Filings with the Securities and Exchange Commission show Slim has transferred some of these stakes to his six children: sons Carlos, Patrick and Marco Antonio Slim Domit, and daughters Soumaya, Vanessa and Johanna. The shares are held directly or through Mexico City-based holding company Control Empresarial de Capitales and its subsidiaries. All assets are credited to Slim because he is the patriarch of the family fortune.
The valuation excludes shares held by the family's charitable foundations, Fundacion Telmex, Fundacion Carlos Slim and Instituto Carlos Slim de la Salud.
The Slim family owns part of its interest in certain companies through publicly traded Inbursa and its subsidiaries. These stakes are excluded from the sharecounts used in this analysis.
Slim has collected more than $15 billion in dividends from his investments, according to data compiled by Bloomberg. The value of his cash investments is based on an analysis of insider transactions, real estate purchases, market performance, investments, charitable giving and taxes.

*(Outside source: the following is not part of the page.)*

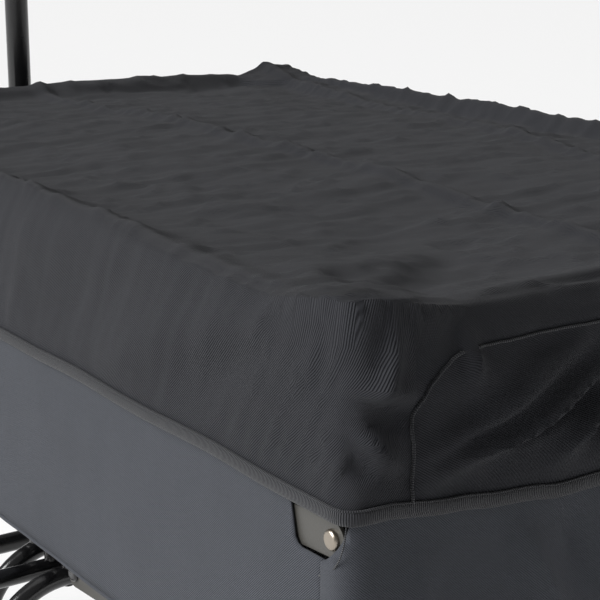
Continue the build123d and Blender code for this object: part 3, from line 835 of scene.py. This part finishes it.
def end_folds(point, normal):
    """Folds on an end panel and on its corners. Each corner's own set differs a little."""
    facing = abs(normal.x)
    if facing < 0.2 or abs(point.x) < POST_X:
        return 0.0
    shift = 0.006 * wobble(point.x * 3, point.y * 9, point.z * 9 + math.copysign(4, point.y))
    if point.x < 0 < point.y:
        shift *= 0.3
    place = (HALF_Y - abs(point.y) + shift, point.z - HEM_Z + shift)
    folds = sum(along_fold(place, fold) for fold in END_FOLDS) * min(1.0, facing * 1.2)
    puckers = sum(along_fold(place, fold) for fold in CORNER_FOLDS) * min(1.0, facing * 2.2)
    return folds + puckers + facing * crumple(point, END_WAVES)


def off_the_walls(place):
    """Keep the cover clear of the tub's cloth below the rim, and of the post caps above it."""
    if place.z < HEM_Z + HELD:
        return place
    inner = Vector((within(place.x, POST_X), within(place.y, POST_Y), place.z))
    if place.z > TUB_HIGH_Z:
        height = min(place.z, CAP_HIGH_Z - WALL_KEEP + LYING)
        inner = Vector((math.copysign(POST_X, place.x), math.copysign(POST_Y, place.y), height))
    away = place - inner
    if TINY < away.length < WALL_KEEP:
        place = inner + away.normalized() * WALL_KEEP
    return place


def tented(place, across):
    """Raise cloth near the top of a cap onto the cone that spreads from it."""
    lifted = CAP_HIGH_Z + LYING - TENT_SLOPE * max(0.0, across - 0.010)
    if CAP_HIGH_Z - 0.012 < place.z < lifted:
        place.z = lifted
    return place


def relaxed(sheet, rounds):
    """Even out the sheet round the post caps, so that the cloth spans them like a tent."""
    mesh = bmesh.new()
    mesh.from_mesh(sheet.data)
    near = []
    for vertex in mesh.verts:
        across = math.hypot(abs(vertex.co.x) - POST_X, abs(vertex.co.y) - POST_Y)
        if vertex.co.z > TENT_LOW_Z and across < TENT_R:
            share = min(1.0, (TENT_R - across) / 0.015) * min(1.0, (vertex.co.z - TENT_LOW_Z) / 0.02)
            near.append((vertex, share, across))
    for _ in range(rounds):
        targets = []
        for vertex, share, across in near:
            around = [edge.other_vert(vertex).co for edge in vertex.link_edges]
            target = vertex.co.lerp(sum(around, Vector()) / len(around), 0.6 * share)
            targets.append(tented(off_the_walls(target), across))
        for (vertex, _, _), target in zip(near, targets):
            vertex.co = target
    mesh.to_mesh(sheet.data)
    mesh.free()


def shape_cover(sheet):
    """Press creases and folds into the draped sheet, holding its lower edge."""
    mesh = sheet.data
    moved = []
    for vertex in mesh.vertices:
        hold = clamped((vertex.co.z - HEM_Z) / 0.02)
        place = vertex.co + vertex.normal * cover_relief(vertex.co, vertex.normal) * hold
        moved.append(off_the_walls(place))
    mesh.vertices.foreach_set("co", np.array(moved, float).reshape(-1))
    mesh.update()


def seam_route(points, end):
    """Numbers of the vertices along one end's seam, from the left hem over the top to the right hem."""
    at_end = [n for n, point in enumerate(points) if abs(point[0] - end * COVER_X) < TINY]
    upright, across = [], []
    for number in at_end:
        _, y, z = points[number]
        if abs(abs(y) - SEAM_Y) < TINY and z < END_SEAM_Z + TINY:
            upright.append(number)
        elif abs(z - END_SEAM_Z) < TINY and abs(y) < SEAM_Y - TINY:
            across.append(number)
    left = sorted((n for n in upright if points[n][1] > 0), key=lambda n: points[n][2])
    right = sorted((n for n in upright if points[n][1] < 0), key=lambda n: -points[n][2])
    return left + sorted(across, key=lambda n: -points[n][1]) + right


def on_surface(thing, point, proud):
    """The nearest place on a mesh, and a little proud of it."""
    _, place, normal, _ = thing.closest_point_on_mesh(point)
    return place + normal * proud


SEAM_CORNER = 0.020      # the seam's route is cut off this far from its upper corners
SEAM_STEP = 0.0035
SEAM_ROUNDS = 10         # rounds of smoothing
SEAM_PROUD = 0.0009      # the piping's middle stands this far off the cloth
SEAM_SIZE = (0.0016, 0.0022)


def eased(route):
    """A seam's route with its two upper corners rounded."""
    corners = [(side * SEAM_Y, END_SEAM_Z) for side in (-1, 1)]
    kept = [p for p in route if min(math.hypot(p.y - y, p.z - z) for y, z in corners) > SEAM_CORNER]
    path = evenly(kept, SEAM_STEP)
    for _ in range(SEAM_ROUNDS):
        path = [path[0]] + [(a + b * 2 + c) / 4 for a, b, c in zip(path, path[1:], path[2:])] + [path[-1]]
    return path


def make_seams(sheet, routes, material):
    """Piped seams that follow the finished sheet."""
    parts = []
    for route in routes:
        path = [on_surface(sheet, place, SEAM_PROUD) for place in eased(route)]
        outward = Vector((math.copysign(1, path[0].x), 0, 0))
        parts.append(swept("cover_seam", path, round_section(*SEAM_SIZE, 8), material, up=outward))
    return joined("cover_end_seams", parts)


def hem_path(half_x, half_y, z, radius, step):
    """Rounded rectangle at one height, slightly wavy."""
    corners = []
    for sx, sy, start in ((1, 1, 0), (-1, 1, 90), (-1, -1, 180), (1, -1, 270)):
        centre = Vector((sx * (half_x - radius), sy * (half_y - radius), z))
        corners += [centre + Vector((cos, sin, 0)) * radius for cos, sin in arc(start, start + 90, 15)]
    points = evenly(corners + [corners[0]], step)[:-1]
    return [point + Vector((0, 0, hem_wave(point))) for point in points]


END_SAG = 0.013          # the hem hangs this much lower across the ends


def hem_wave(point):
    """How far the hem rides above its mean height. It sags across the ends and is level at the corners."""
    if abs(point.x) > HALF_X - 0.02:
        inset = HALF_Y - abs(point.y)
        sag = END_SAG * clamped((inset - 0.03) / 0.11) ** 0.8
        return -sag + 0.0012 * wobble(point.x * 3, point.y * 40, 1.7) * min(1.0, inset / 0.05)
    inset = HALF_X - abs(point.x)
    return 0.0016 * min(1.0, inset / 0.1) * wobble(point.x * 14, point.y * 3, 1.7)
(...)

Born to a Lebanese immigrant, Carlos Slim Helu received a civil engineering degree at the National Autonomous University of Mexico School of Engineering in 1961. At age 25, he started construction company Inmobiliaria Carso, and he invested during the Mexican debt crisis of the 1980s, buying interests in tobacco, copper and mining. He also bought the restaurant and retail chain Sanborn Hermanos. In the 1990s, he took control of Telmex, the state-owned telephone company, and Grupo Condumex, a manufacturer of wire and fiber-optic cable.
A decade later, he began acquiring mobile phone operations throughout Latin America under the banner of American Movil, which he merged with Telmex in 2011. He has given more than $3 billion to his charitable foundation. He's a baseball fan and a supporter of educational causes.